- Items
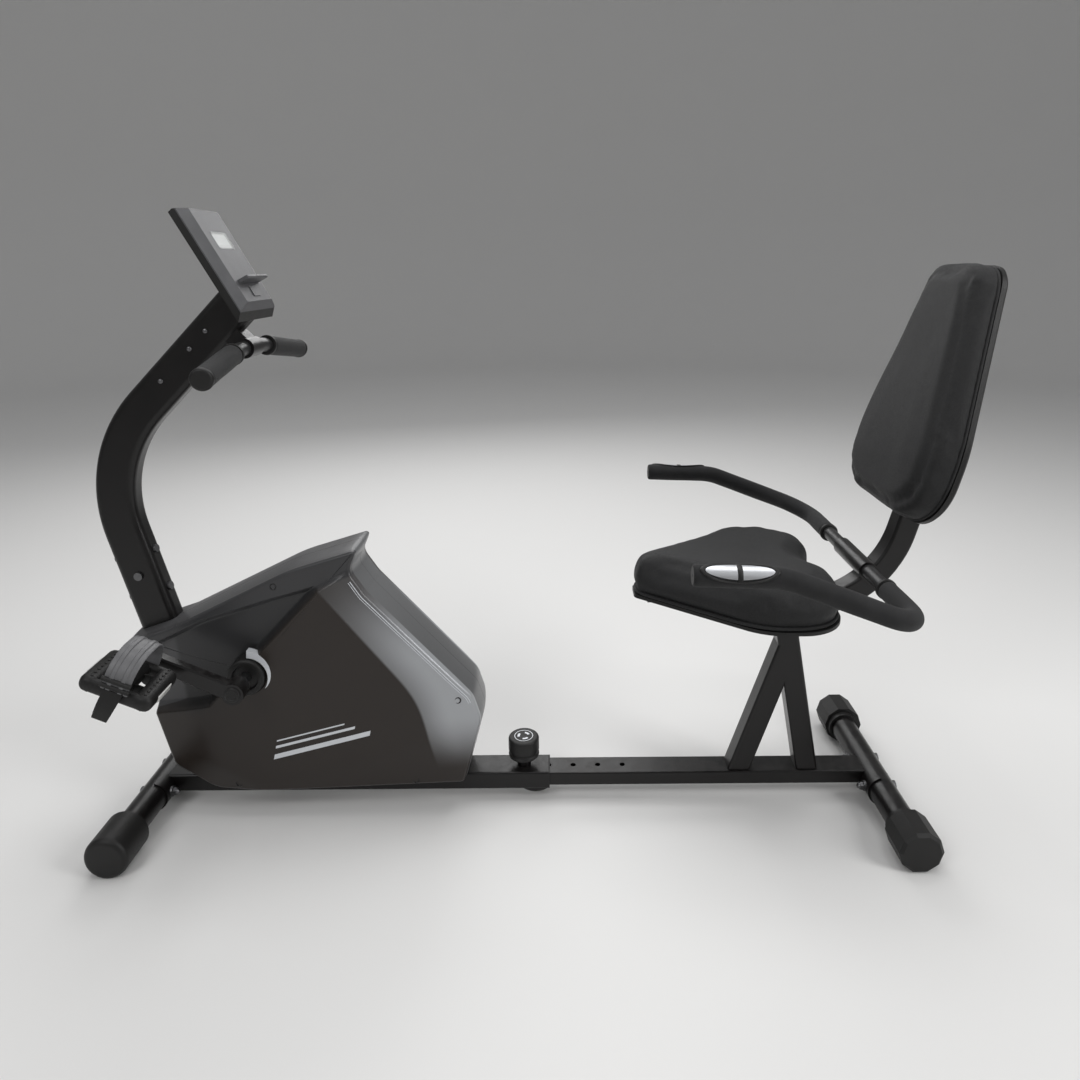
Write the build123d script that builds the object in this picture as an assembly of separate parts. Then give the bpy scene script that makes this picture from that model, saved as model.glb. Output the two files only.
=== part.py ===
from build123d import *
from math import atan2, cos, radians, sin, sqrt, tan
import os

os.makedirs("parts", exist_ok=True)

# Recumbent exercise bike, millimetres.
# +X points rearwards, from the pedals to the seat; +Z is up; the floor is Z = 0.
# The rider faces -X, so -Y is the rider's left.  Y = 0 is the plane of symmetry.

# ---------------------------------------------------------------- fits and clearances
RUNNING_FIT = 0.05        # radial gap of shafts in their bearings
PEDAL_FIT = 0.08          # radial gap of a pedal on its spindle
CAP_FIT = 0.1             # radial gap of an end cap on the stabilizer tube
SLIDE_FIT = 0.1           # gap on each side of the sliding beam in its bush
SLEEVE_FIT = 0.2          # gap on each side of the mast over its stub
HOLE_FIT = 0.2            # radial gap of bolts in their holes
FOAM_FIT = 0.2            # radial gap of foam and plates over what they cover
BELT_FIT = 0.3            # gap of the belt off its pulleys
BUTTON_FIT = 0.25         # gap round the console button
COVER_GAP = 1.0           # gap of the shroud round the tubes that leave it
TUBE_WALL = 2.0

# ---------------------------------------------------------------- stabilizers and feet
STABILIZER_SPAN = 437.0   # over the end caps
STABILIZER_RADIUS = 25.0
FRONT_STABILIZER_X = -716.0
REAR_STABILIZER_X = 635.0
LEVEL_CAP_APOTHEM = 36.0  # tube axis to the flat that stands on the floor
LEVEL_CAP_SIDES = 10
LEVEL_CAP_OFFSET = 2.0    # eccentricity that lifts or lowers the corner
LEVEL_COLLAR_RADIUS = 30.0
LEVEL_COLLAR_LENGTH = 12.0
SOLE_DEPTH = 1.0          # how much of the round front cap its flat sole cuts away
CAP_LENGTH = 75.0
CAP_END = 6.0
CAP_ROUNDING = 9.0
CAP_CHAMFER = 2.0
SADDLE_THICKNESS = 3.0
SADDLE_HALF_LENGTH = 60.0
BASE_BOLT_Y = 42.0
BASE_BOLT_RADIUS = 4.0

STABILIZER_Z = LEVEL_CAP_APOTHEM
FRONT_CAP_RADIUS = STABILIZER_Z + SOLE_DEPTH
CAP_OUTER_Y = STABILIZER_SPAN / 2
CAP_INNER_Y = CAP_OUTER_Y - CAP_LENGTH
TUBE_END_Y = CAP_OUTER_Y - CAP_END - 0.5
SADDLE_RADIUS = STABILIZER_RADIUS + SADDLE_THICKNESS

# ---------------------------------------------------------------- telescoping beam
BEAM_Z = STABILIZER_Z + 6.0
OUTER_BEAM_WIDTH = 58.0
OUTER_BEAM_HEIGHT = 34.0
OUTER_BEAM_END_X = 15.0
BUSH_WALL = 1.9
BUSH_LENGTH = 70.0
BUSH_LIP = 3.0
INNER_BEAM_FRONT_X = -280.0
BEAM_CORNER = 4.0
HOLE_PITCH = 47.0
HOLES_BEHIND_PIN = 4
HOLES_AHEAD_OF_PIN = 2
PIN_X = -31.0
PIN_RADIUS = 5.0
PIN_LIFT = 0.4            # the raised pin's tip above the inner beam
BOSS_RADIUS = 42.0
BOSS_DROP = 10.0
BOSS_WIDTH = 44.0

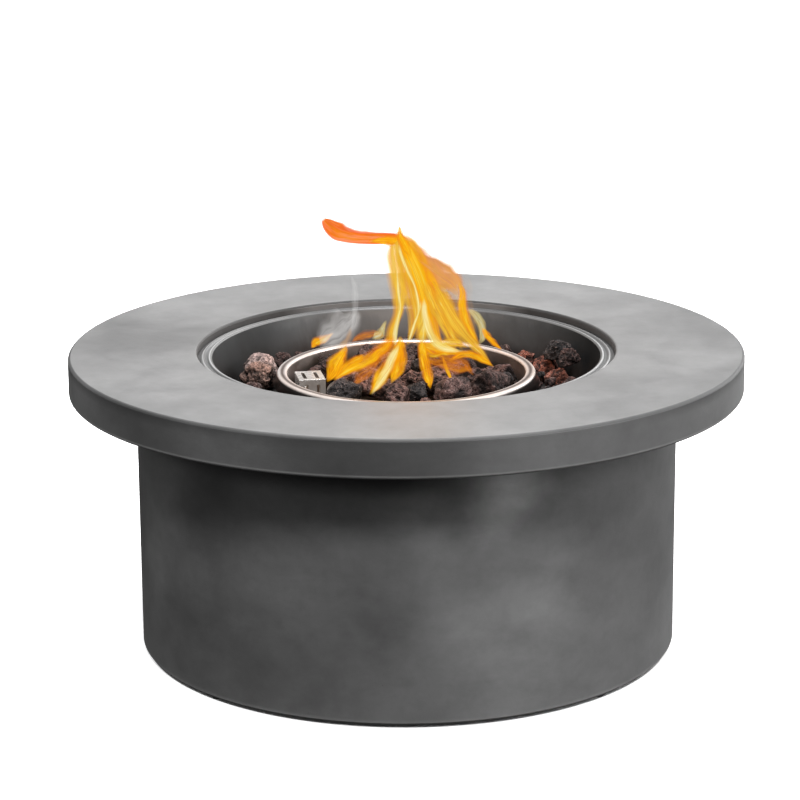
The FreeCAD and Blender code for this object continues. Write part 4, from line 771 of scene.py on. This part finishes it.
stone_heap("rocks_in_pan", "lava_rocks_pan", "pan", 5, 150, (0.0009, 0.0030))
stone_heap("rocks_in_bowl", "lava_rocks_bowl", "bowl", 5, 150, (0.0009, 0.0030))
stone_heap("chips_in_bowl", "lava_chips", "chips", 3, 18, (0.0007, 0.0016))


# Marks on the control plate: a tapered arc from low to high round the knob, and three ticks

def mark_plate(name, outlines, y0, y1):
    """Flat raised marks from outlines in x and z, standing on the plate."""
    work = bmesh.new()
    for outline in outlines:
        back = [work.verts.new((x, y0, z)) for x, z in outline]
        front = [work.verts.new((x, y1, z)) for x, z in outline]
        work.faces.new(back)
        work.faces.new(front[::-1])
        for i in range(len(outline)):
            j = (i + 1) % len(outline)
            work.faces.new((back[i], back[j], front[j], front[i]))
    bmesh.ops.recalc_face_normals(work, faces=work.faces)
    mesh = bpy.data.meshes.new(name)
    work.to_mesh(mesh)
    work.free()
    marks = new_object(name, mesh)
    dress(marks, mark_paint)
    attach(marks, "root")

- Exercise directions
In the listing, how many lines hold "parts"? Answer with a bare number.

- Result below
2